鴨着く島

大隅の風土と歴史を紹介していきます

GO TO クラスタ―

2020-07-24 16:18:58 | 日本の時事風景
ついに離島でクラスタ―感染が発生した。

人口5000人の与論島では22日に20代の女性の発症が判明し、濃厚接触者と思われる10人に感染が広がった。それまでゼロだった島で、いきなり二桁の感染者は大ごとだ。

案の定、他県からの5名と会食などをしていたそうだから、その線で感染したのだろう。5名は自分たちの住所に帰ってから検査を受けるそうだが、まだ今の時点で陽性かどうかは判明していない。

離島での発症が怖いのは、受け入れ先がないことだ。幸いに20代の女性の勤務先が大手の徳洲会病院だったので、治療は可能だ。しかし11名となるとさすがに同病院ですべてを受け容れるわけにはいかないらしく、7名は鹿児島市内へ緊急搬送された。

重症者は今のところいないようだが、同病院はしばらく休診することになるだろう。

鹿児島の離島ではかなり早い段階の3月末から4月初めにかけて、奄美大島で2名、沖永良部島で1名の感染が判明したが、いずれも他府県からの入込み者であった。

今度の与論クラスタ―も、おそらく他県からの5名の誰かがウイルスを持ち込んだものと思われる。「無症状感染者」が無症状であるがゆえに出歩き、発症する前に人にうつす――というのがこの新型コロナウイルスの特徴で、とにかく感染してからの潜伏期間が長い(もし疑うとすれば、遺伝子操作でウイルスの発現をわざと遅くして感染を増大するようにしたのか?)。

同じウイルス性でもインフルエンザの場合は、感染したらせいぜい2~3日のうちに高熱と悪寒で寝込むようになるから、他人への感染は限られる。
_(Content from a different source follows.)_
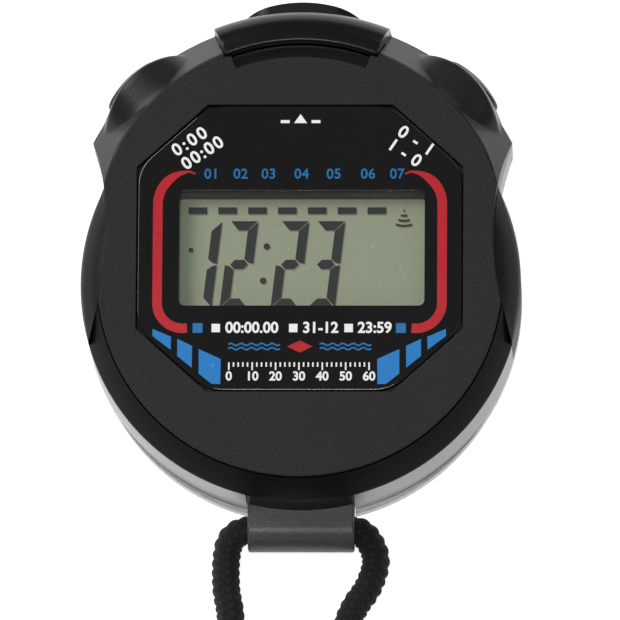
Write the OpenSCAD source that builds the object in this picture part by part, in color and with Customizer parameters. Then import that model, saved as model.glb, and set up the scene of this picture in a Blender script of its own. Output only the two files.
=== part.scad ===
// Digital sports stopwatch with three push buttons and a neck cord.
// It lies on its back: +Z runs out of the display, +Y towards the mode button,
// and the origin is the centre of the round lower body on the back face.

/* [Case] */
// Radius of the round lower body
body_r = 32.2; // [30:0.1:36]
// Radius of the shoulders that carry the buttons
shoulder_r = 34.8; // [33.5:0.1:38]
// Distance from the body's centre to the shoulders' centre
shoulder_y = 5.9; // [5:0.1:8]
// Half width of the front cover at the waist
waist_half = 28.2; // [27.4:0.1:29]
// Radius of the hollow waist arc on each side
waist_r = 46.7; // [44:0.1:52]
// Distance of the waist's middle above the body's centre
waist_y = 6.6; // [5:0.1:8]
// Thickness of the case wall round the lower body
wall = 2.2; // [1.6:0.1:2.6]
// Thickness of the back cover
back_t = 2.4; // [2:0.1:3]
// How far the back cover's rim stands out below the case
rim_out = 0.7; // [0:0.1:0.9]
// How much smaller the rim's circle is than the round body
rim_in = 0.8; // [0.6:0.1:1.2]
// Height of the front cover's face above the back face
face_z = 19.6; // [19:0.1:23]
// Height of the parting plane and of the button axes
parting_z = 9; // [8.6:0.1:9.6]
// Height of the silver wall round the lower body
ring_z = 13.6; // [13.2:0.1:14]
// Gap between two case pieces that fit together
fit = 0.1; // [0.05:0.01:0.2]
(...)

(と言っても、わずか1日だが「ちょっと風邪を引いたかな」くらいな無症状に近い短い期間はあり、その時には人にうつしている。)

「GO TO トラベル」は東京都民への割引サービスは適用外となったが、サービスを受けずに旅行に出かけることを禁じられているわけではなく、「頭隠して尻隠さず」のそしりは免れまい。

海外旅行やクルーズ船や長旅はできないにしても、近隣県の温泉など行くところはいくらでもある。都民として堂々と行くことははばかられるだろうが、神奈川や埼玉の友人たちと行くのであればスルー出来る。

帰りの精算の時に都民だけはサービスなしの通常料金という不公平感はあろうが、行けないよりかはましだろう。


それにしても菅官房長官が北海道で語った「東京問題」が、面倒を起こしている。キャンペーンに待ったをかけた小池都知事への報復がキャンペーンへの「東京除外」だが、同じ東京に張り付いているのが官公庁であり政府でもあるのだ。

真の「東京問題」はだから「東京の過密問題」なのだ。このことをはっきりと示して見せたのが、まさに今度の新型コロナウイルスパンデミックだろう。

過密問題は同時に「過疎問題」でもある。東京圏ばかりに人口が集中している現状もだが、その人口集中の東京における出生率が最も低いというのも大問題だ。

ここらで本気になって東京一極集中を解消していかなくてはならないと思う。

以前にも書いたが、国民一人当たり10万円給付に要する費用は100兆円。この5分の1の20兆円もあれば大方の官公庁は地方に移転できる。私はまず第一歩として皇居と宮内庁をかっての「平安京」京都に移転(還都)するのがシンボル的に最も良い方策だと思っている。

昨日の東京での感染者数は366名、全国では990名と4月の第一波期間の最高値を超えた。4月に最高値が出た時は「緊急事態宣言」が出されていた時期であった。

今回は緊急事態宣言発出は沙汰やみになり、「GO TO トラベル」が出発進行となった。2週間後が非常に危ぶまれる。結果として「GO TO クラスタ―」や「GO TO パンデミック」なんてことにならなければいいが・・・。

(追記)7月24日、与論島の感染者がさらに11人確認された。濃厚接触者へのPCR検査の結果である。5000人で感染者累計23名は、人口160万の鹿児島県に置き換えると5300名となる。東京都の半分だ。たとえ東京からではなくても離島への旅行は控えないと危ない。